Negotiations over 2009-10 state spending continue, and anything remains possible. But the bad news for the Byrd Institute has only gotten worse, with its proposed funding whittled from a meager $100,000 down to zero.
That $100,000 was a far cry from the $5 million the center's leaders say it needs to maintain its prestigious federal designation as a National Alzheimer's Disease Research Center. But the funding proposal at least made Byrd part of final budget negotiations.
Thursday, Nan Rich, vice chairwoman of the Senate's health care budget committee, confirmed: "There's no money for the Byrd center. I think it's pretty much agreed."

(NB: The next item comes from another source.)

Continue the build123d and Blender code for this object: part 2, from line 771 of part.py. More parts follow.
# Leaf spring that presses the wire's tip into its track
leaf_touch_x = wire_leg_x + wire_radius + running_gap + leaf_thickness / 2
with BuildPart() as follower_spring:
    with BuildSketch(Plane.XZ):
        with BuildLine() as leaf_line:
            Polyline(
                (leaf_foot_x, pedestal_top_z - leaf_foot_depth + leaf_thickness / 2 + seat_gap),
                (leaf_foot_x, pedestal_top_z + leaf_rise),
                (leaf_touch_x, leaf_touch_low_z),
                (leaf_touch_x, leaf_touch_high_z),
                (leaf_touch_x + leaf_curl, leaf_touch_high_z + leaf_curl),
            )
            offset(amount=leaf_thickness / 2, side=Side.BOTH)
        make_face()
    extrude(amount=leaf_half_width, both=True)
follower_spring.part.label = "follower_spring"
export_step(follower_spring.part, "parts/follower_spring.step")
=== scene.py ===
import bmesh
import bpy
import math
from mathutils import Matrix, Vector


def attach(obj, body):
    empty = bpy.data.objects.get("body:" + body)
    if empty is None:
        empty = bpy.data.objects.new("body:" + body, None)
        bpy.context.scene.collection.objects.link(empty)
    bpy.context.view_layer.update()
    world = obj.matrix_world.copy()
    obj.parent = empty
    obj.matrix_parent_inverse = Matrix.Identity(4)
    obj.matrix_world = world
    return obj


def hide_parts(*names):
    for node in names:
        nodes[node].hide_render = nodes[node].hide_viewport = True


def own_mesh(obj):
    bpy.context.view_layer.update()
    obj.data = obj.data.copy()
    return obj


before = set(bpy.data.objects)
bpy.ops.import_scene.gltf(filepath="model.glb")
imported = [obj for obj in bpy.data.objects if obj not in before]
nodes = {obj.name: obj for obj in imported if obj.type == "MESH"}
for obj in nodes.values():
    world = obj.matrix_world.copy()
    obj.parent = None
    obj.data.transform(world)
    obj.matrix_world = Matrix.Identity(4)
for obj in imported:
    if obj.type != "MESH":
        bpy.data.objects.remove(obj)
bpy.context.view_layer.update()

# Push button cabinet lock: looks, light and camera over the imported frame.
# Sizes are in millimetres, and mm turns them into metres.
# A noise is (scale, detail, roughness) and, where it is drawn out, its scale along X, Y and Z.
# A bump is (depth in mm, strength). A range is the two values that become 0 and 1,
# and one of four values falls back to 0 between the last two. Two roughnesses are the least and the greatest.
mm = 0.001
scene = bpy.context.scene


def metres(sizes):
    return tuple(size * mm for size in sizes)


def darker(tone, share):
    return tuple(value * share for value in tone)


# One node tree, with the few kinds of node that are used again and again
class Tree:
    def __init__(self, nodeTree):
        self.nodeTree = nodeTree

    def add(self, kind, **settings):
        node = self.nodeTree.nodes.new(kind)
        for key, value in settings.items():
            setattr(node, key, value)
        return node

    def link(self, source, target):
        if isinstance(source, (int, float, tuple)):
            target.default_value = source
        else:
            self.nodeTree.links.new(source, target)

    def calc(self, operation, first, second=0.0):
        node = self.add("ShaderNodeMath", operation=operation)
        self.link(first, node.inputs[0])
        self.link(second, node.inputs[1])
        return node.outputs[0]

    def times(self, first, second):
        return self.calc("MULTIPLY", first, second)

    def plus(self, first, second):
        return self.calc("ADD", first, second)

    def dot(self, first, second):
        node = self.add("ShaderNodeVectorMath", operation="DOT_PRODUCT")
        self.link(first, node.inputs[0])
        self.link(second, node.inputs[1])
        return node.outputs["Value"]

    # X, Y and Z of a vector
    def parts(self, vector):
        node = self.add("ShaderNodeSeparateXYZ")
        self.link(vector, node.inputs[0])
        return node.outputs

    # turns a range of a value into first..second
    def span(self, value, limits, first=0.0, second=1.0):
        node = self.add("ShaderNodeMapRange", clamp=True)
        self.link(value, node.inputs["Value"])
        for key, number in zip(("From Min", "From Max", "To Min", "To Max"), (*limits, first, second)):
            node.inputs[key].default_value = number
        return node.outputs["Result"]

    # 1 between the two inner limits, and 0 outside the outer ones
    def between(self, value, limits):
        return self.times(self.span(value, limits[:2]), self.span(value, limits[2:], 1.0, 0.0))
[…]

House Health Care Appropriations Chairman Kevin Ambler, R-Lutz, said Thursday that the Hillsborough County delegation hasn't given up.
"It has profound impacts on the community and on the state in terms of our ability to draw down national research dollars," he said.
But Rich, R-Sunrise, alluded to controversy that for years has swirled around the Byrd Institute over governance, spending and other issues. "It was just decided that because of the previous issues that was not the place where the money would go in a year like this."
The Moffitt center fared better Thursday, when the House proposed giving it $20 million of expected revenue from a $1-a-pack increase in the state's cigarette tax.
Moffitt, which seeks money to pay for its $371 million campus expansion, once enjoyed annual funding for capital projects, but lawmakers allowed that arrangement to expire last year. This spring, the House and Senate have agreed to spend $50 million expected from increasing the cigarette tax on cancer research.
Whether the Senate will agree to spending $20 million of that on the Moffitt center remains to be seen. Durell Peaden, R-Crestview, who oversees health care spending in the Senate, said Senate leaders are leaning toward spending the money on peer-reviewed statewide grant programs for research.
"We're hopeful that ... Moffitt will receive the resources we need, not only for treatment and research, but also be a bondable source of income that we've been seeking so that we can complete the construction of the campus of the Moffitt Research Park," said Jamie Wilson, lobbyist for the cancer center.
The health care budget chairmen are leaving the issue to their respective chambers' budget chiefs for resolution.